_Problem to solve_
From the data that follows, print exactly the lines starting at the one containing "0x37527f, roughness: 0.75" and ending at the one containing "low, high = Vector((1e9,)"; include both of them and nothing more.
— start —
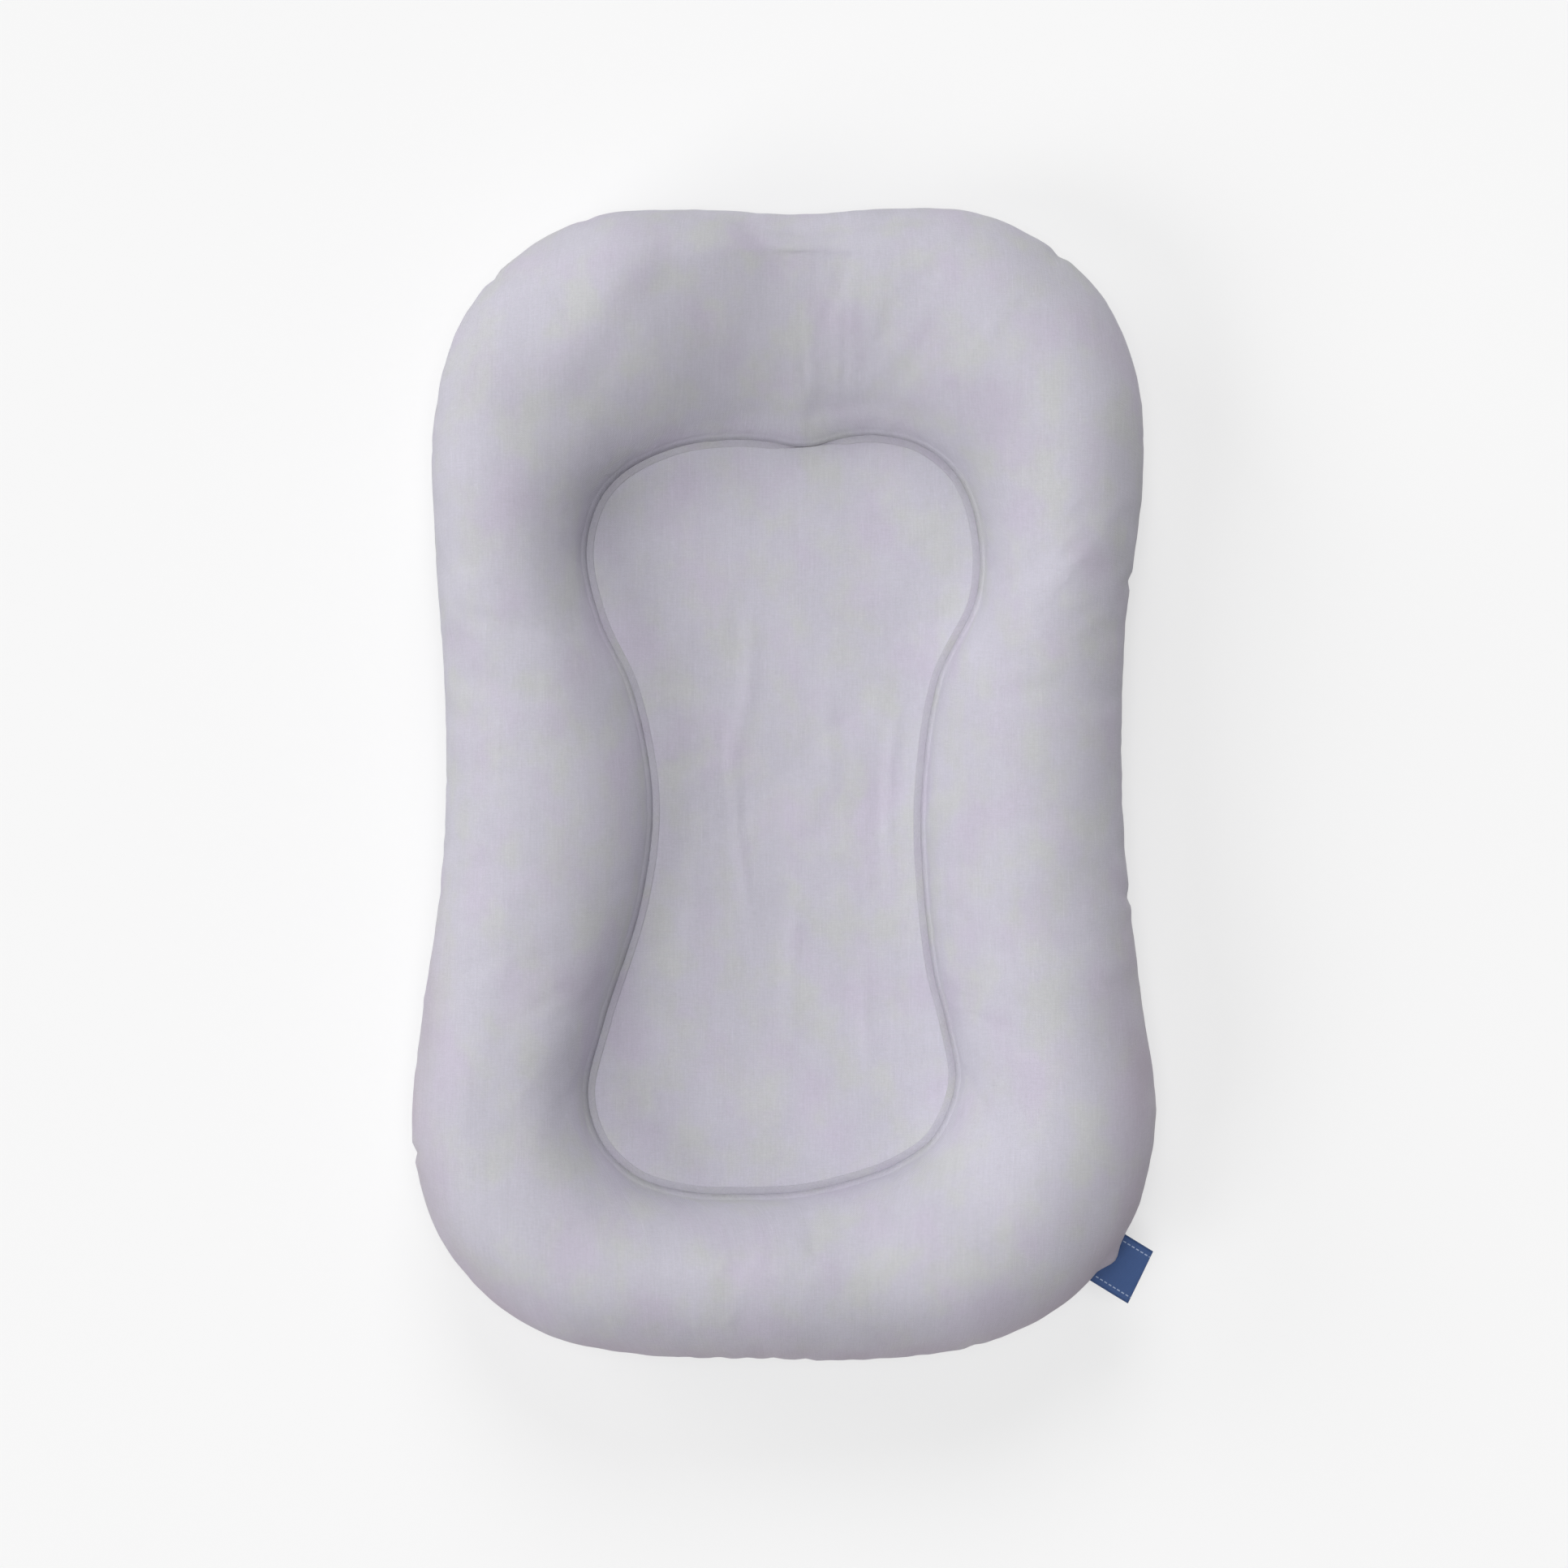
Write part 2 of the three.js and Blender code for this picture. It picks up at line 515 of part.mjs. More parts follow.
function zipTopStop(side) {
  const low = [TEETH_IN, ZIP_HEAD + PLY_GAP, TEETH_LOW - STOP_PROUD];
  return mirrored(low, [TEETH_OUT + STOP_PROUD, ZIP_HEAD + PLY_GAP + STOP_LENGTH, TEETH_HIGH], side);
}

function zipBottomStop() {
  const half = TEETH_OUT + STOP_PROUD;
  const head = ZIP_FOOT - PLY_GAP;
  return block([-half, head - STOP_LENGTH, TEETH_LOW - STOP_PROUD], [half, head, TEETH_HIGH]);
}

// One plate of the slider, wide at the shoulders and narrow behind them
function sliderPlate(low) {
  const half = SLIDER_LENGTH / 2;
  const outlineShares = [
    [1, -0.8], [0.75, -1], [-0.75, -1], [-1, -0.8], [-1, 0.1], [-1, 0.35],
    [-1, 0.7], [-0.55, 1], [0.55, 1], [1, 0.7], [1, 0.35], [1, 0.1],
  ];
  const points = outlineShares.map(([x, y]) => {
    const reach = y > 0.2 ? SLIDER_FRONT_HALF : SLIDER_REAR_HALF;
    return new THREE.Vector2(x * reach, y * half);
  });
  const settings = { depth: SLIDER_PLATE, bevelEnabled: false };
  return new THREE.ExtrudeGeometry(new THREE.Shape(points), settings).translate(0, SLIDER_MIDDLE, low);
}

function zipSlider() {
  const rear = SLIDER_MIDDLE - SLIDER_LENGTH / 2 + SLIDER_NOSE;
  const front = SLIDER_HEAD - SLIDER_NOSE;
  const bite = SLIDER_PLATE / 2; // how far the walls and post go into the plates they join
  const base = OUTER_PLATE_HIGH - bite;
  const walls = [-1, 1].map((side) => {
    const high = [SLIDER_REAR_HALF, rear + SLIDER_WALL_LENGTH, TAPE_LOW - SLIDE_CLEARANCE];
    return mirrored([SLIDER_IN, rear, base], high, side);
  });
  const post = block(
    [-POST_WIDTH / 2, front - POST_LENGTH, base],
    [POST_WIDTH / 2, front, INNER_PLATE_LOW + bite],
  );
  const barHigh = OUTER_PLATE_LOW - BRIDGE_OPENING;
  const barLow = barHigh - BRIDGE_BAR;
  const bridgeHalf = BRIDGE_LENGTH / 2;
  const bar = block(
    [-BRIDGE_WIDTH / 2, SLIDER_MIDDLE - bridgeHalf, barLow],
    [BRIDGE_WIDTH / 2, SLIDER_MIDDLE + bridgeHalf, barHigh],
  );
  const legs = [-bridgeHalf, bridgeHalf - BRIDGE_BAR].map((start) =>
    block(
      [-BRIDGE_WIDTH / 2, SLIDER_MIDDLE + start, barLow],
      [BRIDGE_WIDTH / 2, SLIDER_MIDDLE + start + BRIDGE_BAR, OUTER_PLATE_LOW + bite],
    ),
  );
  return joined(sliderPlate(OUTER_PLATE_LOW), sliderPlate(INNER_PLATE_LOW), ...walls, post, bar, ...legs);
}

// The pull lies flat along the zip. Its crosspiece passes under the bridge and turns there about X.
function zipPull() {
  const rimHalf = PULL_RIM / 2;
  const wide = PULL_WIDTH / 2;
  const eyeHalf = wide - PULL_RIM;
  const eyeLength = BRIDGE_LENGTH / 2 + BRIDGE_OPENING;
  const tip = rimHalf - PULL_LENGTH;
  const outline = new THREE.Shape();
  outline.moveTo(-wide, rimHalf);
  outline.lineTo(-wide, tip + wide);
  outline.absarc(0, tip + wide, wide, Math.PI, 2 * Math.PI, false);
  outline.lineTo(wide, rimHalf);
  const eye = new THREE.Path();
  eye.moveTo(-eyeHalf, -rimHalf);
  eye.lineTo(eyeHalf, -rimHalf);
  eye.lineTo(eyeHalf, -rimHalf - eyeLength);
  eye.lineTo(-eyeHalf, -rimHalf - eyeLength);
  const grip = new THREE.Path().absarc(0, tip + wide, PULL_GRIP_HOLE / 2, 0, 2 * Math.PI, false);
  outline.holes.push(eye, grip);
  const settings = { depth: PULL_THICKNESS, bevelEnabled: false, curveSegments: 6 };
  const low = OUTER_PLATE_LOW - BRIDGE_OPENING / 2 - PULL_THICKNESS / 2;
  return new THREE.ExtrudeGeometry(outline, settings).translate(0, SLIDER_MIDDLE, low);
}

const [undersideLeft, undersideRight] = coverUndersideHalves();
const tag = solidOf(foldedStrip()).subtract(solidOf(insideOfCover()));

add("cover_top_bolster", coverTopBolster(), cloth());
add("cover_centre_panel", coverCentrePanel(), cloth({ color: 0xc7c5d1 }));
add("centre_piping", pipingWrap(), cloth({ color: 0xbdbbc7 }));
add("piping_cord", pipingCord(), cloth({ color: 0xf6f6f2 }));
add("cover_under_left", undersideLeft, cloth());
add("cover_under_right", undersideRight, cloth());
add("side_tag", geometryOf(tag), cloth({ color: 0x37527f, roughness: 0.75 }));
add("insert_liner_top", linerTop(), cloth({ color: 0xf0eee8 }));
add("insert_liner_under", linerUnder(), cloth({ color: 0xf0eee8 }));
add("bolster_fill", bolsterFill(), cloth({ color: 0xfafaf8, roughness: 1 }));
add("centre_pad", centrePad(), cloth({ color: 0xf6f6f2, roughness: 1 }));
for (const [side, place] of [[-1, "left"], [1, "right"]]) {
  add(`zip_tape_${place}`, zipTape(side), cloth({ color: 0xbdbbc7 }));
  add(`zip_teeth_${place}`, zipTeeth(side), nylon);
  add(`zip_top_stop_${place}`, zipTopStop(side), metal);
}
add("zip_bottom_stop", zipBottomStop(), metal);
add("zip_slider", zipSlider(), metal);
add("zip_pull", zipPull(), metal);

export default lounger;
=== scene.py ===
# %% [markdown]
# An infant lounger, seen from straight above: a stuffed ring bolster round a thin padded centre, in a lilac
# grey cotton cover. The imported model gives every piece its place. This script gives the cloth its folds, the
# zip its teeth and every surface its material.

import math

import bmesh
import bpy
import numpy as np
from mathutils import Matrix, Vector
from mathutils.geometry import delaunay_2d_cdt
from mathutils.kdtree import KDTree


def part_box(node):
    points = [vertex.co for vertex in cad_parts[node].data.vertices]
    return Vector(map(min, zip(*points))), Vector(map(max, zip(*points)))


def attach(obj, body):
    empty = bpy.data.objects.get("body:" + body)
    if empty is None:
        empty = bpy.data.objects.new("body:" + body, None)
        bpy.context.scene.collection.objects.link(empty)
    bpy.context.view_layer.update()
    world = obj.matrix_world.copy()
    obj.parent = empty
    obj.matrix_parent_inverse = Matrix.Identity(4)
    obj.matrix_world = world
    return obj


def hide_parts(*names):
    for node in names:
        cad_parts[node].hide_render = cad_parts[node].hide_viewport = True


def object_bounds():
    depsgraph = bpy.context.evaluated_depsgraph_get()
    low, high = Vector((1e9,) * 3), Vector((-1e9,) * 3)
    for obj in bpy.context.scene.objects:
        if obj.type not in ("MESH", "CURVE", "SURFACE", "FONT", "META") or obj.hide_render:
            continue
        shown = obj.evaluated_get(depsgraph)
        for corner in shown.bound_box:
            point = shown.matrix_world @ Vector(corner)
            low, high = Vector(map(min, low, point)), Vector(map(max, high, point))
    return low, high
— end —
_Answer to this problem_
add("side_tag", geometryOf(tag), cloth({ color: 0x37527f, roughness: 0.75 }));
add("insert_liner_top", linerTop(), cloth({ color: 0xf0eee8 }));
add("insert_liner_under", linerUnder(), cloth({ color: 0xf0eee8 }));
add("bolster_fill", bolsterFill(), cloth({ color: 0xfafaf8, roughness: 1 }));
add("centre_pad", centrePad(), cloth({ color: 0xf6f6f2, roughness: 1 }));
for (const [side, place] of [[-1, "left"], [1, "right"]]) {
  add(`zip_tape_${place}`, zipTape(side), cloth({ color: 0xbdbbc7 }));
  add(`zip_teeth_${place}`, zipTeeth(side), nylon);
  add(`zip_top_stop_${place}`, zipTopStop(side), metal);
}
add("zip_bottom_stop", zipBottomStop(), metal);
add("zip_slider", zipSlider(), metal);
add("zip_pull", zipPull(), metal);

export default lounger;
=== scene.py ===
# %% [markdown]
# An infant lounger, seen from straight above: a stuffed ring bolster round a thin padded centre, in a lilac
# grey cotton cover. The imported model gives every piece its place. This script gives the cloth its folds, the
# zip its teeth and every surface its material.

import math

import bmesh
import bpy
import numpy as np
from mathutils import Matrix, Vector
from mathutils.geometry import delaunay_2d_cdt
from mathutils.kdtree import KDTree


def part_box(node):
    points = [vertex.co for vertex in cad_parts[node].data.vertices]
    return Vector(map(min, zip(*points))), Vector(map(max, zip(*points)))


def attach(obj, body):
    empty = bpy.data.objects.get("body:" + body)
    if empty is None:
        empty = bpy.data.objects.new("body:" + body, None)
        bpy.context.scene.collection.objects.link(empty)
    bpy.context.view_layer.update()
    world = obj.matrix_world.copy()
    obj.parent = empty
    obj.matrix_parent_inverse = Matrix.Identity(4)
    obj.matrix_world = world
    return obj


def hide_parts(*names):
    for node in names:
        cad_parts[node].hide_render = cad_parts[node].hide_viewport = True


def object_bounds():
    depsgraph = bpy.context.evaluated_depsgraph_get()
    low, high = Vector((1e9,) * 3), Vector((-1e9,) * 3)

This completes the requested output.